Stated exercise: Give every line below again, exactly.

-- begin Data section --

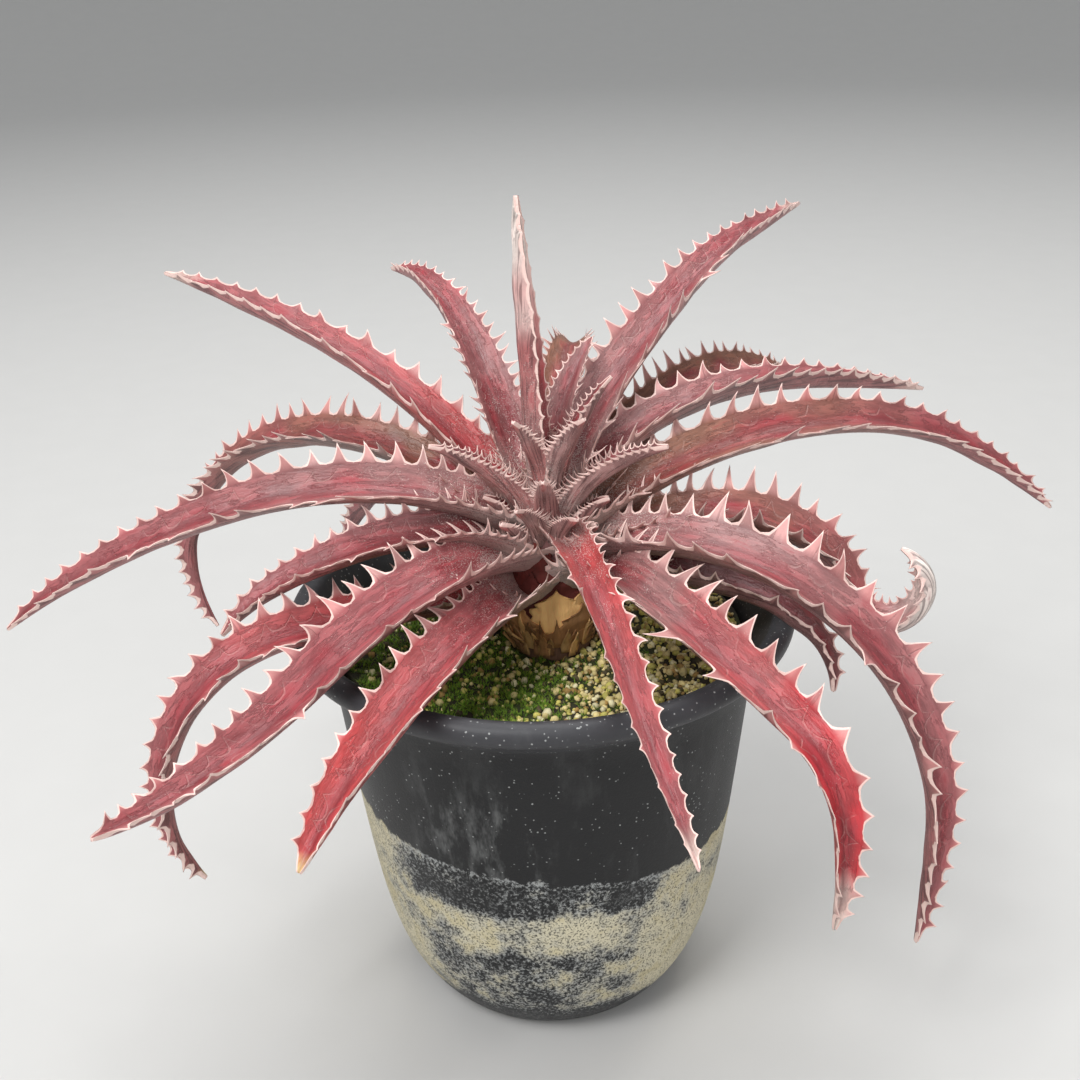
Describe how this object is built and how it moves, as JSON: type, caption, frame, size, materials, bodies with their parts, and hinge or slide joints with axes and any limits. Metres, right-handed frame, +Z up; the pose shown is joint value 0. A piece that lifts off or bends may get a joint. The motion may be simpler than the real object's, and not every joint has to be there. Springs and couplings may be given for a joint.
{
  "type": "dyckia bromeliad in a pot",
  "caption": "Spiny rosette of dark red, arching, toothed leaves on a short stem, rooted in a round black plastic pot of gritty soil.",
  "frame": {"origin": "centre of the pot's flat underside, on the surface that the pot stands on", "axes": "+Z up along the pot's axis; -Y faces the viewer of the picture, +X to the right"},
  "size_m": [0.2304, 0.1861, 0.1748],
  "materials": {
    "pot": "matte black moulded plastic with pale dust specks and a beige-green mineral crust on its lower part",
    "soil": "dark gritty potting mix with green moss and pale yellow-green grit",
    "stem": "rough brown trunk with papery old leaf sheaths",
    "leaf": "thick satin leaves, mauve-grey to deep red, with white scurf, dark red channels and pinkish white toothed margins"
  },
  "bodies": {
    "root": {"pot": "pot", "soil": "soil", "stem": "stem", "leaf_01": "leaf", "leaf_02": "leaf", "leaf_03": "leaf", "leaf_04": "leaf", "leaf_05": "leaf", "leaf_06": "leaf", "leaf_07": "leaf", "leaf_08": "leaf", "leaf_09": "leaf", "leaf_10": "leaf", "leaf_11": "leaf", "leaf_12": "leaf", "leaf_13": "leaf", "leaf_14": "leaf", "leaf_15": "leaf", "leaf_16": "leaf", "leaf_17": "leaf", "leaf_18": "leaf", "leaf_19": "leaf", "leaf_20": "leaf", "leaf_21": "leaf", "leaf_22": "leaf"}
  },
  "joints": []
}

-- end Data section --

Right answer:
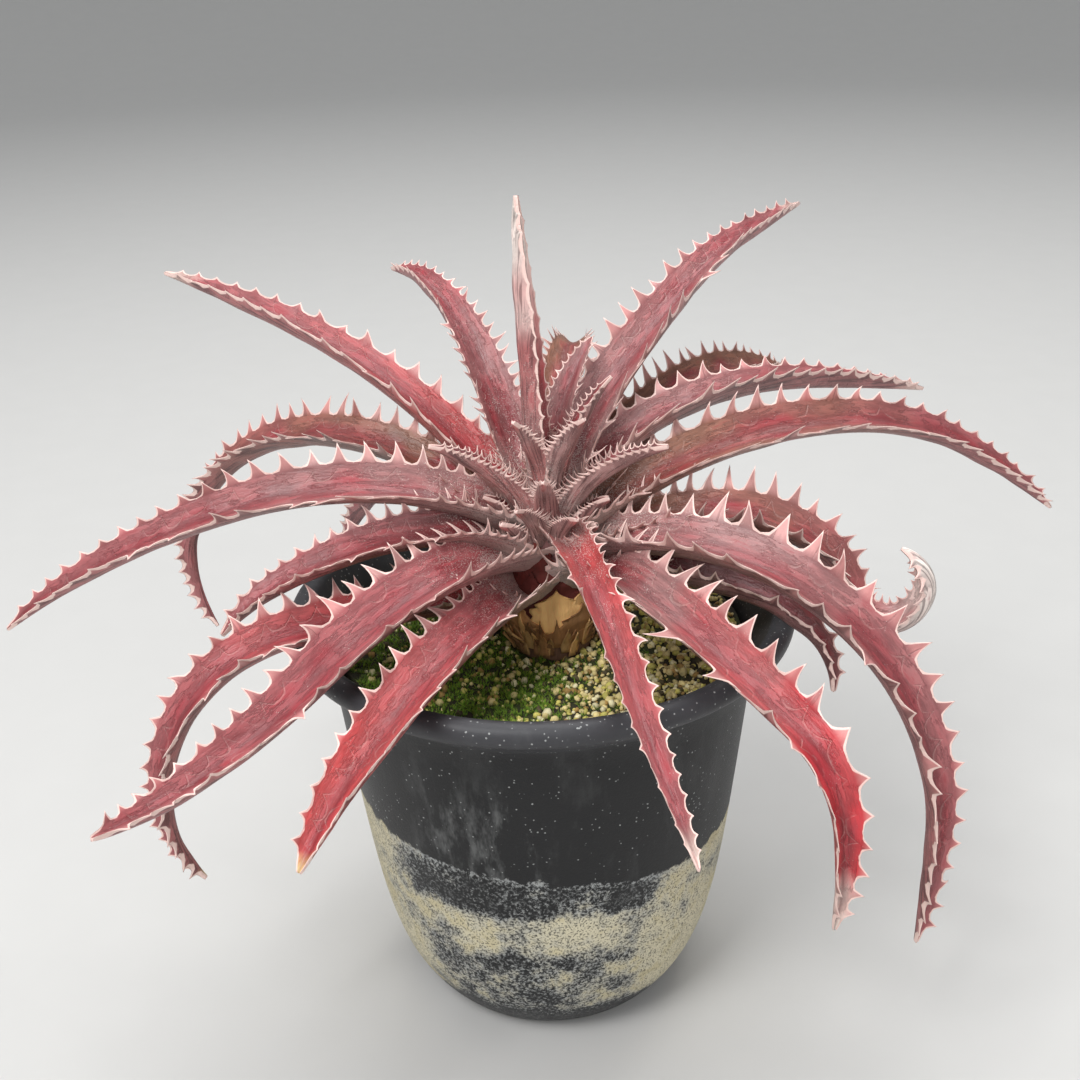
Describe how this object is built and how it moves, as JSON: type, caption, frame, size, materials, bodies with their parts, and hinge or slide joints with axes and any limits. Metres, right-handed frame, +Z up; the pose shown is joint value 0. A piece that lifts off or bends may get a joint. The motion may be simpler than the real object's, and not every joint has to be there. Springs and couplings may be given for a joint.
{
  "type": "dyckia bromeliad in a pot",
  "caption": "Spiny rosette of dark red, arching, toothed leaves on a short stem, rooted in a round black plastic pot of gritty soil.",
  "frame": {"origin": "centre of the pot's flat underside, on the surface that the pot stands on", "axes": "+Z up along the pot's axis; -Y faces the viewer of the picture, +X to the right"},
  "size_m": [0.2304, 0.1861, 0.1748],
  "materials": {
    "pot": "matte black moulded plastic with pale dust specks and a beige-green mineral crust on its lower part",
    "soil": "dark gritty potting mix with green moss and pale yellow-green grit",
    "stem": "rough brown trunk with papery old leaf sheaths",
    "leaf": "thick satin leaves, mauve-grey to deep red, with white scurf, dark red channels and pinkish white toothed margins"
  },
  "bodies": {
    "root": {"pot": "pot", "soil": "soil", "stem": "stem", "leaf_01": "leaf", "leaf_02": "leaf", "leaf_03": "leaf", "leaf_04": "leaf", "leaf_05": "leaf", "leaf_06": "leaf", "leaf_07": "leaf", "leaf_08": "leaf", "leaf_09": "leaf", "leaf_10": "leaf", "leaf_11": "leaf", "leaf_12": "leaf", "leaf_13": "leaf", "leaf_14": "leaf", "leaf_15": "leaf", "leaf_16": "leaf", "leaf_17": "leaf", "leaf_18": "leaf", "leaf_19": "leaf", "leaf_20": "leaf", "leaf_21": "leaf", "leaf_22": "leaf"}
  },
  "joints": []
}